私の父は40年ほど前に72歳で亡くなった。どこから見ても「おじいちゃん」であったし、本人も十二分に自覚していた。
私は父が56歳の時に生まれたので、幼稚園に行く頃には60歳を超えていた。当然だが「おじいちゃんがお迎えにきてるよ」と先生が言っていたものだ。ただし洒落男でダンディを自負していた父は憤慨して「君の迎えには二度と行かない」と言い、その後も小学校の父兄参観などにも一度も来たことはなかった。
しかし本人が拗ねていようが、じいさんはじいさんである。そこのところはしょうがない!と子供の私でも思っていたものだったが…
何だろう最近の初老の皆さんは孫に「ジイジ」とか「バアバ」と呼ばせる。あの、あがきのようなものはいったいどういうつもりなのだろう?

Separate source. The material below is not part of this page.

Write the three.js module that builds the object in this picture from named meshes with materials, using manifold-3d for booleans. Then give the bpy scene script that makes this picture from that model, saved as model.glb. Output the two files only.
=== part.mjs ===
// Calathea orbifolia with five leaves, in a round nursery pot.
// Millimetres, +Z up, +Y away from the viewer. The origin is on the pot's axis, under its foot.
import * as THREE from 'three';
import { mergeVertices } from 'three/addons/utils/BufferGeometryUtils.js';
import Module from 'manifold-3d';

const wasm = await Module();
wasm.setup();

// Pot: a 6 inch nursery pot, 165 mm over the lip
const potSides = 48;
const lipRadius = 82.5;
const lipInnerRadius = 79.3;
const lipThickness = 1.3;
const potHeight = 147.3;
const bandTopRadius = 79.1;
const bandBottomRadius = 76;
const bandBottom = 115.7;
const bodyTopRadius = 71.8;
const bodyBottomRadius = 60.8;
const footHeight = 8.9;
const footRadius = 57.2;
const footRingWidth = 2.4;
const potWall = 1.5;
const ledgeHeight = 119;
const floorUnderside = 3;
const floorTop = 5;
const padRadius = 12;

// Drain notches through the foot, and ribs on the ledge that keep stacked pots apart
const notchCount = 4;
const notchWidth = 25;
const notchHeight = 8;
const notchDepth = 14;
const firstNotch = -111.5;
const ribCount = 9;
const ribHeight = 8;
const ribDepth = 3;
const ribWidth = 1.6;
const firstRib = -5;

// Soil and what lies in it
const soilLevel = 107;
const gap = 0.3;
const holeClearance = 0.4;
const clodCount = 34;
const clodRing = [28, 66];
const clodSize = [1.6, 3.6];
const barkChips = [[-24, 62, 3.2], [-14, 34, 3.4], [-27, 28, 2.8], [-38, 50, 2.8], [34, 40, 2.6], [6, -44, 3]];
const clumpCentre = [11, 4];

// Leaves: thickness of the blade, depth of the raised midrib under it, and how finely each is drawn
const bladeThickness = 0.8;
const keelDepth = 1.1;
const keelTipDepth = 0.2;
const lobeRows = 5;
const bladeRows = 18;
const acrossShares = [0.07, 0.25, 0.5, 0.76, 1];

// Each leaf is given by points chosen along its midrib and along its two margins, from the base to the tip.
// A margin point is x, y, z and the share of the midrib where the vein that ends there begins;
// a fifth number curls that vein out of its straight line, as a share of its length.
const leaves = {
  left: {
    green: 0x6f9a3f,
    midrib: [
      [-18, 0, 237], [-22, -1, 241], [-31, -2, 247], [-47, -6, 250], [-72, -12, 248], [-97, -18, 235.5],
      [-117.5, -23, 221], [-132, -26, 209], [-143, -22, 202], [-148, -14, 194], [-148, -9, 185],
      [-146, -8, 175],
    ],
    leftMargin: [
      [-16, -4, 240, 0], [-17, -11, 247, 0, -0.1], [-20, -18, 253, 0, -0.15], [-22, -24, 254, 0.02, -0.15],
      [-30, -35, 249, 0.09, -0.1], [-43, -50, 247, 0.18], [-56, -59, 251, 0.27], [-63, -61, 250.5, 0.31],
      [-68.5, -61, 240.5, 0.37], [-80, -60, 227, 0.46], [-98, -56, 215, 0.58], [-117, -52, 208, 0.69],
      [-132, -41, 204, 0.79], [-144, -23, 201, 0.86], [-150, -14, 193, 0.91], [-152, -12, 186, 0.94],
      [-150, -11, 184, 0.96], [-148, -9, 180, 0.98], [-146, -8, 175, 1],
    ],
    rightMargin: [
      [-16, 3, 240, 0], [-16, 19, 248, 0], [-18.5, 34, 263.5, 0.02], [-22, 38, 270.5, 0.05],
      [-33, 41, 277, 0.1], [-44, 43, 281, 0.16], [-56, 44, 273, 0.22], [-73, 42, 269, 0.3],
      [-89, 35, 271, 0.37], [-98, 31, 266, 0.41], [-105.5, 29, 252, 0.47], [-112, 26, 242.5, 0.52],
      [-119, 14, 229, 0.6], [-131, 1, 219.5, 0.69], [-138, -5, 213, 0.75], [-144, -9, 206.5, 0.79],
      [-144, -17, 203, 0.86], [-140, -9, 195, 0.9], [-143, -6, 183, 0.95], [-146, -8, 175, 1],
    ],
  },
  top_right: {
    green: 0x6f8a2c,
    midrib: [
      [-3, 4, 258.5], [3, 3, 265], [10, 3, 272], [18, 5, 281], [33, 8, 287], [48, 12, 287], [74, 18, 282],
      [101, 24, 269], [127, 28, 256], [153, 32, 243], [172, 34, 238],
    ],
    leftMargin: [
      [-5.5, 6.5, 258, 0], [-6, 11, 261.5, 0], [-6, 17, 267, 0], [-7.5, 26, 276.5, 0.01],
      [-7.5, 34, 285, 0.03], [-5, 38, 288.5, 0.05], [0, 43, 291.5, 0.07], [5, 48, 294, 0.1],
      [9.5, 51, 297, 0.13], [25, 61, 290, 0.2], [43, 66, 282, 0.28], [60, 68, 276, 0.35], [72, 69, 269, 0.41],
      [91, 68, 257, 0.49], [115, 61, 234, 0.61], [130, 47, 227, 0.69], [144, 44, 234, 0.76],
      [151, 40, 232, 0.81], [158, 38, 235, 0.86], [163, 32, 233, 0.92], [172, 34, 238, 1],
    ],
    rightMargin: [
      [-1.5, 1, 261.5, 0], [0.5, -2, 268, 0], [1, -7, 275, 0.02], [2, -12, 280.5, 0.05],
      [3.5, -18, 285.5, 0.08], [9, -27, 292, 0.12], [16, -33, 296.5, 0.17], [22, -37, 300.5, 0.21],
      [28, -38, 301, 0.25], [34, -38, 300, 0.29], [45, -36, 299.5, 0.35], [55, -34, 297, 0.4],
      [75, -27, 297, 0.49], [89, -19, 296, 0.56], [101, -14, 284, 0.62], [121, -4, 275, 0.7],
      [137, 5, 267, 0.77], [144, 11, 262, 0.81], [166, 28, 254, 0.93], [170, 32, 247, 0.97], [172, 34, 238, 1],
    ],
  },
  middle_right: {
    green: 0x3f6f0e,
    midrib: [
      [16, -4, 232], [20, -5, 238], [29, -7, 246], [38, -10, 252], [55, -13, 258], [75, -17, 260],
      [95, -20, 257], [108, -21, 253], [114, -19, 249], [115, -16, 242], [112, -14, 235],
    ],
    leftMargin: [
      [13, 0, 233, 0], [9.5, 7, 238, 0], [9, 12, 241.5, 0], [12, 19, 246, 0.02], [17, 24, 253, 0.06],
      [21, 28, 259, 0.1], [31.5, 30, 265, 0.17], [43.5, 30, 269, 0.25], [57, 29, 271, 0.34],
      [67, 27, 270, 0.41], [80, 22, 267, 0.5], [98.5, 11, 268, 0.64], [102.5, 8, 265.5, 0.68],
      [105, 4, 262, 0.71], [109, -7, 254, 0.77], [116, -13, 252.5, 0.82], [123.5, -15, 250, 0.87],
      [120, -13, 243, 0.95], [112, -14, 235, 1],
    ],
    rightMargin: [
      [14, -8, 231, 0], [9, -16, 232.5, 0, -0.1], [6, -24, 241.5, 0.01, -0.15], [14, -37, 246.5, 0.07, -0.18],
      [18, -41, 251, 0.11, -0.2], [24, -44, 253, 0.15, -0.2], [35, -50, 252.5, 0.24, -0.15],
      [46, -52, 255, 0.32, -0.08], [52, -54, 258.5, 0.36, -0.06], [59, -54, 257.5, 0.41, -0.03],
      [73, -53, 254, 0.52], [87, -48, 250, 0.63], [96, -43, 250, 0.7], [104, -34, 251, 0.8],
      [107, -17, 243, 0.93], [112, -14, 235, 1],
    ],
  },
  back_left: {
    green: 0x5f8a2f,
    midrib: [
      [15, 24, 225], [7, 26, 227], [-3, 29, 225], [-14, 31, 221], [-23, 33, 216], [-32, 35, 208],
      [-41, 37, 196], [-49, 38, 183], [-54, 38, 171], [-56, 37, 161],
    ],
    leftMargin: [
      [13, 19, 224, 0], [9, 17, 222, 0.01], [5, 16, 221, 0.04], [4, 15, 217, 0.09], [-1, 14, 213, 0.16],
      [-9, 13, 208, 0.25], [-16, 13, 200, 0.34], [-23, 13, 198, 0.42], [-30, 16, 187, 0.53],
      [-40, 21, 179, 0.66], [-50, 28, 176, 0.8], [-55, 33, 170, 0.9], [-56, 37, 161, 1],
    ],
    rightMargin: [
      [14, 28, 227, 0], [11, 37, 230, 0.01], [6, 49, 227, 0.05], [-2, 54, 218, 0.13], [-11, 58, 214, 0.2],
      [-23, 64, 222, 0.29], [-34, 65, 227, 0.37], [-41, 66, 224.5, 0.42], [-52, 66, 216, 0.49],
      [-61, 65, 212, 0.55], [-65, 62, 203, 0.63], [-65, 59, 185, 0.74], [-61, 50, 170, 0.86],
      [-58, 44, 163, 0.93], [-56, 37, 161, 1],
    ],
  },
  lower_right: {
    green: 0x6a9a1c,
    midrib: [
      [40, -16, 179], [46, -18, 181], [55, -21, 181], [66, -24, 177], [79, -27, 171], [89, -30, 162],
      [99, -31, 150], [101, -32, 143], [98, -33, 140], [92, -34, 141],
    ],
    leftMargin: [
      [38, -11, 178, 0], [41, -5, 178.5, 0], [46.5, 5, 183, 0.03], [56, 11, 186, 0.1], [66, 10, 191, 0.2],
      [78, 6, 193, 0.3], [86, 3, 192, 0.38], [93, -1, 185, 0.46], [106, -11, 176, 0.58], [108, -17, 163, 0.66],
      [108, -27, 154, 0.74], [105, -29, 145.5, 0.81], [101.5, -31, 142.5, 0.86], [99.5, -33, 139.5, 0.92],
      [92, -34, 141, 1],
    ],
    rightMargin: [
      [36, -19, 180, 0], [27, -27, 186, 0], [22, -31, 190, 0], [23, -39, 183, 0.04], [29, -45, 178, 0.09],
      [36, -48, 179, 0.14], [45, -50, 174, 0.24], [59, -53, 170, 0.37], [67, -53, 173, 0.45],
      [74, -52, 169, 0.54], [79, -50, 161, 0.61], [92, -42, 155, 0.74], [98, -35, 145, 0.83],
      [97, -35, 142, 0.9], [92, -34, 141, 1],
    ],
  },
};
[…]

バアバって、要するにババァってことやん!と思うのだが、一般的に若いおばあちゃんをお洒落な言い方で呼ぶ、みたいな風潮になっていて多勢に無勢、すっかり市民権を得た言葉になってしまった。
この際、女性はまだ良いとしよう。ジイジってなんだ! ジイジって! ジジィじゃ嫌なのか? まだアルプスの少女ハイジのおじいちゃんみたいに「オンジ」と呼ばれている方がすっきりするぞ! と私は世の中のジイジにいつもツッコミを入れている。もちろん心の中でだが。

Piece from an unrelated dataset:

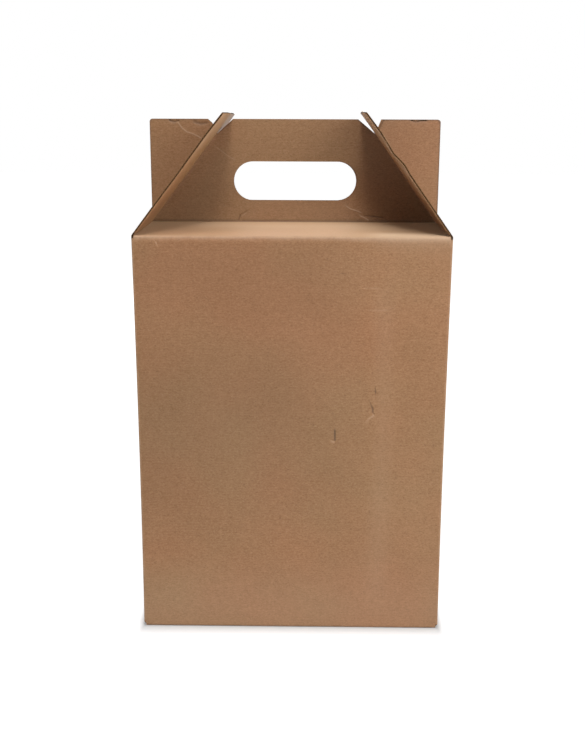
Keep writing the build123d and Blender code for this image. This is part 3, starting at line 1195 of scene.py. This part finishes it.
def world_light(strength):
    """White where it is seen, and much weaker where it lights the box."""
    world = bpy.data.worlds.new("studio")
    bpy.context.scene.world = world
    n = Nodes(world)
    level = n.stretched(n.seen(), 0.0, 1.0, strength, 1.0)
    n.feed(n.tree.nodes["Background"], {"Color": (1, 1, 1, 1), "Strength": level})


def soft_box(name, azimuth, elevation, distance, size, power):
    """A square lamp facing the box. Azimuth is from straight in front, to the right."""
    a, e = radians(azimuth), radians(elevation)
    target = Vector((0, 0, BOX_HEIGHT * 0.6 * MM))
    away = Vector((sin(a) * cos(e), -cos(a) * cos(e), sin(e)))
    data = bpy.data.lights.new(name, "AREA")
    data.size = size
    data.energy = power
    lamp = bpy.data.objects.new(name, data)
    lamp.location = target + away * distance
    lamp.rotation_mode = "QUATERNION"
    lamp.rotation_quaternion = away.to_track_quat("Z", "Y")
    lamp.visible_camera = False
    bpy.context.scene.collection.objects.link(lamp)


def photo_camera():
    data = bpy.data.cameras.new("camera")
    camera = bpy.data.objects.new("camera", data)
    data.sensor_width = 36.0
    data.lens = FOCAL / IMAGE_HEIGHT * data.sensor_width
    data.clip_start, data.clip_end = 0.01, 50
    forward = Vector((sin(YAW) * cos(PITCH), cos(YAW) * cos(PITCH), -sin(PITCH)))
    level = Vector((cos(YAW), -sin(YAW), 0))
    upward = level.cross(forward)
    right = cos(ROLL) * level + sin(ROLL) * upward
    up = -sin(ROLL) * level + cos(ROLL) * upward
    turned = Matrix((right, up, -forward)).transposed().to_4x4()
    camera.matrix_world = Matrix.Translation(CAMERA_PLACE) @ turned
    bpy.context.scene.collection.objects.link(camera)
    bpy.context.scene.camera = camera


studio_floor()
world_light(0.02)

# Each lamp's azimuth, elevation, distance, size and power
soft_box("key", 1, 43, 1.8, 0.25, 7.2)
soft_box("overhead", 0, 80, 1.6, 0.9, 13.5)
soft_box("right_fill", 36, 25, 0.95, 0.5, 3.4)
soft_box("left_fill", -60, 40, 1.2, 0.8, 1.5)
soft_box("rear_fill", -150, 3, 1.8, 0.5, 6)

photo_camera()
bpy.context.scene.view_settings.view_transform = "Standard"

この間はついに「バアバ」ではなく「バーバラ」と孫に呼ばせている人に出会った。「だって、バアバって、やっぱりおばあちゃんの事やもん」と言う理由らしい。いやいや、バーバラって日本人ちゃうし。もはや祖母というものの原型ないし。と思ったが、あんまりおもしろかったので芝居の台詞にも使ってしまった。
すると、その芝居を観た人が「うちの孫にもバーバラって呼ばせよう」と言い出した。あわわ…私のせいで変な文化が根付いてしまったら、どうしよう…ちょっと反省している。

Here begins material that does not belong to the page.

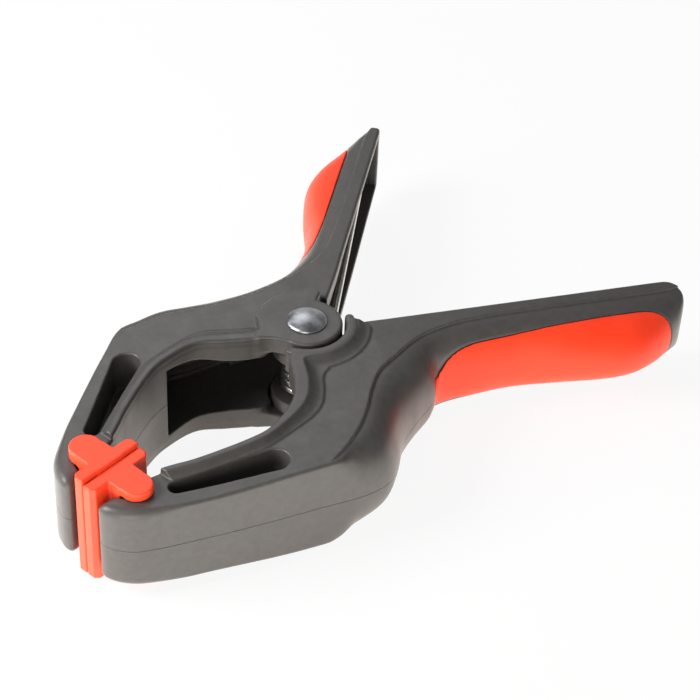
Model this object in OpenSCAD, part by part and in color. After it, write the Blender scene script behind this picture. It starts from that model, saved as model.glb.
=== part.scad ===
// Spring clamp: two moulded arms on a rivet, closed by a torsion spring, with swivel pads and soft grips.
// Origin: on the pivot axis, at the face of the rivet's formed tail, which the clamp rests on.
// +X runs from the pivot to the handles, +Z along the pivot axis, and the far arm lies at +Y.

/* [Arms] */
// Thickness of the arms at the shoulders
body_t = 31.2; // [28.2:0.4:34.2]
// Thickness of the jaws at the nose
nose_t = 28.4; // [26:0.2:30.6]
// Distance from the pivot to the nose of the jaws
jaw_reach = 92.8; // [89:0.4:97]
// Distance from the pivot to the shoulders, along the jaws
shoulder_x = 40; // [37:0.5:43]
// Distance from the closing line to a shoulder
shoulder_v = 41.6; // [40:0.2:43.2]
// Bow of a jaw's outer wall between the nose and the shoulder
wall_bow = 1; // [0:0.1:1.6]
// Distance from the closing line to the deepest point of the throat
throat_v = 20.5; // [19:0.5:22]
// Distance from the pivot to the tip of the far handle
far_len = 113.5; // [109:0.5:118]
// Distance from the pivot to the tip of the near handle
near_len = 118; // [113:1:123]
// Angle of each handle to the closing line
handle_angle = 31.4; // [30:0.2:34]
// Thickness of a handle at its tip
tip_t = 23; // [20:0.5:26]
// Thickness of the flanges on both sides of an arm's channel
flange_t = 3; // [2.4:0.1:4]
// Width of the bead along the throat and of the rim along the handle
rim_w = 4.6; // [4:0.1:5.5]
// Height of the bead above the flat of the jaw
bead_h = 2; // [1:0.1:2.2]
// Offset of the closing line from the pivot
closing_y = -2.5; // [-3.2:0.1:-1.8]

/* [Jaw pockets] */
// Radius of a pocket's end near the shoulder
pocket_r = 4; // [3:0.1:4.5]
// Radius of a pocket's end near the nose
pocket_tip_r = 2.2; // [1.5:0.1:2.6]
// Depth of a pocket from each side
pocket_depth = 13; // [8:0.5:13.5]
// Thickness of the jaw wall outside a pocket near the shoulder
pocket_wall = 3.8; // [3.2:0.1:4.4]
// Thickness of the jaw wall outside a pocket near the nose
pocket_tip_wall = 5.3; // [4.3:0.1:6]

/* [Pivot] */
// Diameter of the rivet
rivet_d = 6; // [5:0.1:7]
// Diameter of the rivet's domed head
head_d = 12; // [10:0.5:14]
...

バアバがバーバラに進化するのなら、ジイジはジをとってジーザスとか、ジオンとかになるのだろうか…もうそうなったら人でもないし、神とかアニメやん! と思いながら、今後の世の中のジジィとババァの呼ばれ方の推移を見守っているような次第だ。平成も終わりますしねぇ…どうなりますことやら。